Extract

Beyond a doubt, trastuzumab works. In women with early-stage breast cancer, adjuvant use of the anti-HER2 monoclonal antibody trastuzumab reduces recurrence risk by half when added to standard chemotherapy (1). In fact, clinical experience suggests that data from randomized trials in the adjuvant setting may underestimate the real-world benefits. The success of trastuzumab for early-stage disease is so dramatic that many clinicians sense that the incidence of recurrence of HER2-positive breast cancer is plummeting, disappearing faster than the trials might have suggested.

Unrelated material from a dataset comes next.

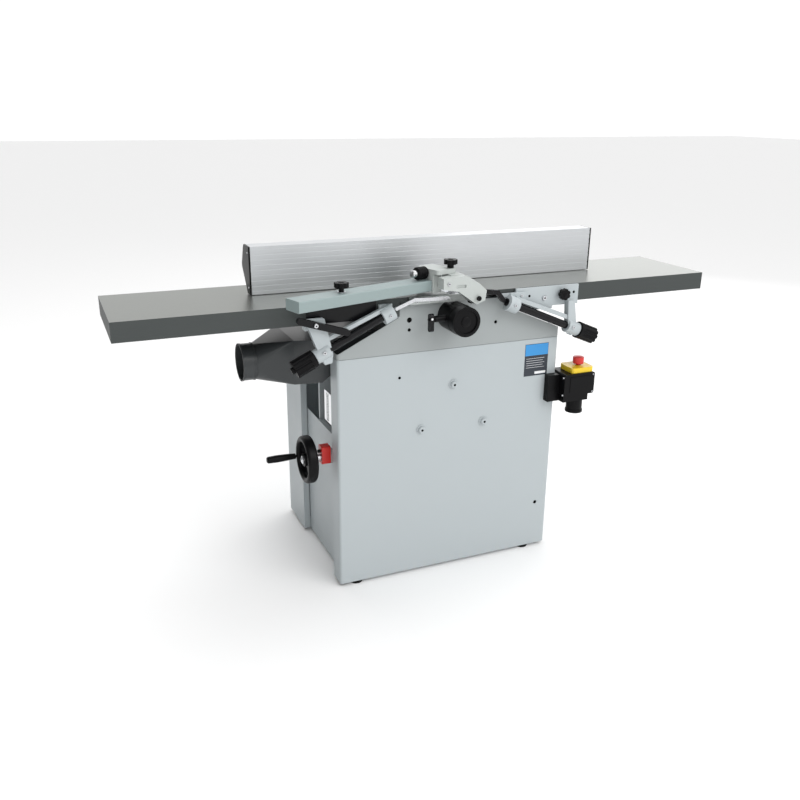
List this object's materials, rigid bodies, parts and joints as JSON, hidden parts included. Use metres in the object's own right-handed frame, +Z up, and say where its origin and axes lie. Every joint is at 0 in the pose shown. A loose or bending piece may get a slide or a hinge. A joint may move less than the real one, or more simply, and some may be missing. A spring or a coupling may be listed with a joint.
{
  "type": "planer thicknesser",
  "caption": "Combined surface planer and thicknesser with opening cast tables, ribbed fence, bridge guard, cutter block, rising table, dust hood and switch.",
  "frame": {"origin": "centre of the machine's footprint on the floor", "axes": "+X along the tables towards the infeed end, +Y away from the operator, +Z up"},
  "size_m": [1.794, 0.6915, 1.002],
  "materials": {
    "light_grey_paint": "satin",
    "warm_grey_paint": "satin",
    "cream_paint": "satin",
    "beam_paint": "satin",
    "black_paint": "satin",
    "motor_paint": "satin",
    "ground_iron": "ground",
    "grey_iron": "rough",
    "steel": "brushed",
    "knife_steel": "ground",
    "fence_aluminium": "ribbed",
    "black_plastic": "matt",
    "hood_plastic": "matt",
    "black_rubber": "matt",
    "red_plastic": "gloss",
    "yellow_plastic": "gloss"
  },
  "bodies": {
    "machine": {"base_pan": "light_grey_paint", "levelling_feet": "black_rubber", "front_panel": "light_grey_paint", "front_cover": "warm_grey_paint", "side_panels": "light_grey_paint", "rear_box": "light_grey_paint", "rear_cover": "light_grey_paint", "front_cheek": "light_grey_paint", "rear_cheek": "light_grey_paint", "panel_screws": "steel", "motor": "motor_paint", "drive_belt": "black_rubber", "cutter_bearings": "steel", "kickback_rod": "steel", "lift_column": "steel", "position_indicator": "red_plastic", "hinge_brackets": "light_grey_paint", "lock_hub": "black_plastic", "dust_hood": "hood_plastic", "switch_body": "black_plastic"},
    "cutter": {"cutter_block": "steel", "cutter_knives": "knife_steel", "cutter_pulley": "grey_iron"},
    "motor_rotor": {"motor_pulley": "grey_iron"},
    "infeed_roller": {"feed_roller_in": "steel"},
    "outfeed_roller": {"feed_roller_out": "black_rubber"},
    "fingers": {"kickback_fingers": "grey_iron"},
    "thicknessing_table": {"thicknesser_table": "ground_iron"},
    "lift_screw_body": {"lift_screw": "steel"},
    "wheel": {"drive_shaft": "steel", "handwheel": "black_plastic"},
    "crank": {"crank_handle": "black_plastic"},
    "outfeed": {"outfeed_table": "ground_iron", "outfeed_arm": "light_grey_paint", "outfeed_latch_bar": "steel", "fence_bracket": "grey_iron", "guard_bracket": "cream_paint"},
    "infeed_frame": {"infeed_carrier": "light_grey_paint", "infeed_arm": "light_grey_paint", "infeed_latch_bar": "black_paint"},
    "infeed": {"infeed_table": "ground_iron"},
    "infeed_knob": {"infeed_lock_knob": "black_plastic"},
    "left_rod": {"left_lock_rod": "black_paint", "left_rod_knob": "black_plastic"},
    "right_rod": {"right_lock_rod": "black_paint", "right_rod_knob": "black_plastic"},
    "left_latch": {"latch_lever": "black_paint"},
    "hub_handle": {"hub_lever": "black_paint"},
    "fence_slider": {"fence_bar": "grey_iron"},
    "fence": {"fence_profile": "fence_aluminium", "fence_caps": "black_plastic"},
    "fence_clamp": {"fence_lever": "black_paint"},
    "guard_raiser": {"guard_arm": "cream_paint"},
    "guard_swinger": {"guard_carriage": "cream_paint"},
    "guard": {"guard_beam": "beam_paint"},
    "guard_beam_screw": {"beam_knob": "black_plastic"},
    "guard_swing_screw": {"swing_knob": "black_plastic"},
    "guard_handle": {"guard_grip": "black_plastic"},
    "switch_cover": {"switch_flap": "yellow_plastic"},
    "stop": {"stop_button": "red_plastic"}
  },
  "joints": [
    {"name": "cutter_spin", "type": "hinge", "parent": "machine", "child": "cutter", "pos_m": [0.031, -0.056, 0.833], "axis": [0, 1, 0], "continuous": true},
    {"name": "motor_spin", "type": "hinge", "parent": "machine", "child": "motor_rotor", "pos_m": [0.031, 0.15, 0.17], "axis": [0, 1, 0], "continuous": true},
    {"name": "infeed_roller_spin", "type": "hinge", "parent": "machine", "child": "infeed_roller", "pos_m": [0.109, -0.056, 0.812], "axis": [0, 1, 0], "continuous": true},
    {"name": "outfeed_roller_spin", "type": "hinge", "parent": "machine", "child": "outfeed_roller", "pos_m": [-0.047, -0.056, 0.812], "axis": [0, 1, 0], "continuous": true},
    {"name": "kickback_swing", "type": "hinge", "parent": "machine", "child": "fingers", "pos_m": [0.149, -0.056, 0.826], "axis": [0, 1, 0], "range_deg": [-45, 0]},
    {"name": "handwheel_turn", "type": "hinge", "parent": "machine", "child": "wheel", "pos_m": [-0.392, -0.111, 0.392], "axis": [1, 0, 0], "range_deg": [0, 7200]},
    {"name": "thicknesser_lift", "type": "slide", "parent": "machine", "child": "thicknessing_table", "axis": [0, 0, 1], "range_m": [0, 0.1]},
    {"name": "lift_screw_turn", "type": "hinge", "parent": "machine", "child": "lift_screw_body", "pos_m": [0.031, -0.111, 0.4], "axis": [0, 0, 1], "range_deg": [-7200, 0]},
    {"name": "crank_spin", "type": "hinge", "parent": "wheel", "child": "crank", "pos_m": [-0.45, -0.051, 0.381], "axis": [1, 0, 0], "continuous": true},
    {"name": "tables_open", "type": "hinge", "parent": "machine", "child": "outfeed", "pos_m": [-0.2, 0.129, 0.8], "axis": [-1, 0, 0], "range_deg": [0, 88]},
    {"name": "infeed_table_open", "type": "hinge", "parent": "machine", "child": "infeed_frame", "pos_m": [0.285, 0.129, 0.8], "axis": [-1, 0, 0], "range_deg": [0, 88]},
    {"name": "infeed_depth", "type": "slide", "parent": "infeed_frame", "child": "infeed", "axis": [0, 0, 1], "range_m": [-0.004, 0]},
    {"name": "infeed_knob_turn", "type": "hinge", "parent": "infeed_frame", "child": "infeed_knob", "pos_m": [0.366, -0.236, 0.845], "axis": [0, -1, 0], "range_deg": [-180, 180]},
    {"name": "left_rod_turn", "type": "hinge", "parent": "outfeed", "child": "left_rod", "pos_m": [-0.426, -0.236, 0.72], "axis": [0.9005, 0, 0.4349], "range_deg": [0, 90]},
    {"name": "right_rod_turn", "type": "hinge", "parent": "infeed_frame", "child": "right_rod", "pos_m": [0.452, -0.236, 0.721], "axis": [-0.9229, 0, 0.3851], "range_deg": [0, 90]},
    {"name": "latch_swing", "type": "hinge", "parent": "outfeed", "child": "left_latch", "pos_m": [-0.4, -0.256, 0.827], "axis": [0, 1, 0], "range_deg": [-20, 0]},
    {"name": "hub_lever_turn", "type": "hinge", "parent": "machine", "child": "hub_handle", "pos_m": [-0.066, -0.246, 0.81], "axis": [1, 0, 0], "range_deg": [-45, 45]},
    {"name": "fence_slide", "type": "slide", "parent": "outfeed", "child": "fence_slider", "axis": [0, -1, 0], "range_m": [-0.06, 0.085]},
    {"name": "fence_tilt", "type": "hinge", "parent": "fence_slider", "child": "fence", "pos_m": [-0.225, -0.013, 0.882], "axis": [-1, 0, 0], "range_deg": [0, 45]},
    {"name": "fence_clamp_turn", "type": "hinge", "parent": "outfeed", "child": "fence_clamp", "pos_m": [-0.225, 0.13, 0.895], "axis": [0, 0, 1], "range_deg": [0, 70]},
    {"name": "guard_raise", "type": "hinge", "parent": "outfeed", "child": "guard_raiser", "pos_m": [0.06, -0.256, 0.866], "axis": [0, 1, 0], "range_deg": [0, 10]},
    {"name": "guard_swing", "type": "hinge", "parent": "guard_raiser", "child": "guard_swinger", "pos_m": [0.0035, -0.216, 0.935], "axis": [0, 0, 1], "range_deg": [-26, 0]},
    {"name": "guard_beam_slide", "type": "slide", "parent": "guard_swinger", "child": "guard", "axis": [-0.9588, -0.284, 0], "range_m": [-0.2, 0]},
    {"name": "beam_knob_turn", "type": "hinge", "parent": "guard", "child": "guard_beam_screw", "pos_m": [-0.33426, -0.27469, 0.922], "axis": [0, 0, 1], "range_deg": [-180, 180]},
    {"name": "swing_knob_turn", "type": "hinge", "parent": "guard_raiser", "child": "guard_swing_screw", "pos_m": [0.0035, -0.216, 0.95], "axis": [0, 0, 1], "range_deg": [-180, 180]},
    {"name": "guard_grip_turn", "type": "hinge", "parent": "guard_swinger", "child": "guard_handle", "pos_m": [-0.08191, -0.20411, 0.931], "axis": [0.9588, 0.284, 0], "range_deg": [-180, 180]},
    {"name": "switch_flap_open", "type": "hinge", "parent": "machine", "child": "switch_cover", "pos_m": [0.452, -0.176, 0.6005], "axis": [-1, 0, 0], "range_deg": [0, 95]},
    {"name": "stop_press", "type": "slide", "parent": "switch_cover", "child": "stop", "axis": [0, 0, -1], "range_m": [0, 0.004], "stiffness_N_per_m": 500, "springref_m": -0.004}
  ],
  "couplings": [
    {"joint": "motor_spin", "follows": "cutter_spin", "ratio": 0.8333},
    {"joint": "infeed_roller_spin", "follows": "cutter_spin", "ratio": -0.02},
    {"joint": "outfeed_roller_spin", "follows": "cutter_spin", "ratio": -0.02},
    {"joint": "handwheel_turn", "follows": "thicknesser_lift", "rad_per_m": 1256.6},
    {"joint": "lift_screw_turn", "follows": "thicknesser_lift", "rad_per_m": -1256.6},
    {"joint": "infeed_table_open", "follows": "tables_open", "ratio": 1}
  ]
}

But who really benefits from trastuzumab? It’s a question that might seem like asking, “Who’s buried in Grant’s tomb?” Since the first report more than 25 years ago that HER2 overexpression is an adverse prognostic factor in breast cancer (2), it has been an article of faith that the sine qua non for anti-HER2 treatments must be HER2 itself. Surely then, the importance of trastuzumab must have something to do with HER2. But in what ways, precisely? Does trastuzumab lower recurrence risk in all cases of HER2-overexpressing breast cancer across the board by 50%? Is there a subgroup of HER2-expressing tumors that are particularly sensitive to trastuzumab therapy? Is there a subgroup that is resistant? Based on experience with other novel, targeted agents, it seems unlikely that all patients derive similar benefit from trastuzumab. Meanwhile, a small but notable number of patients develop disease recurrence despite trastuzumab-based therapy. Paradoxically, although clinically “resistant,” such tumors still retain sensitivity to ongoing anti-HER2 treatment (3). A biomarker to identify those patients who are not likely to benefit from trastuzumab would be clinically useful, allowing patients to move in other therapeutic directions. Similarly, a marker that pegged tumors as exquisitely sensitive to anti-HER2 drugs might enable treatment without the blunt instrument of chemotherapy or define patients most suited for novel targeted or immunological approaches centering on HER2 expression. A predictive biomarker could be particularly important in the adjuvant setting where one cannot measure tumor response to assess the effectiveness of a therapy in an individual patient.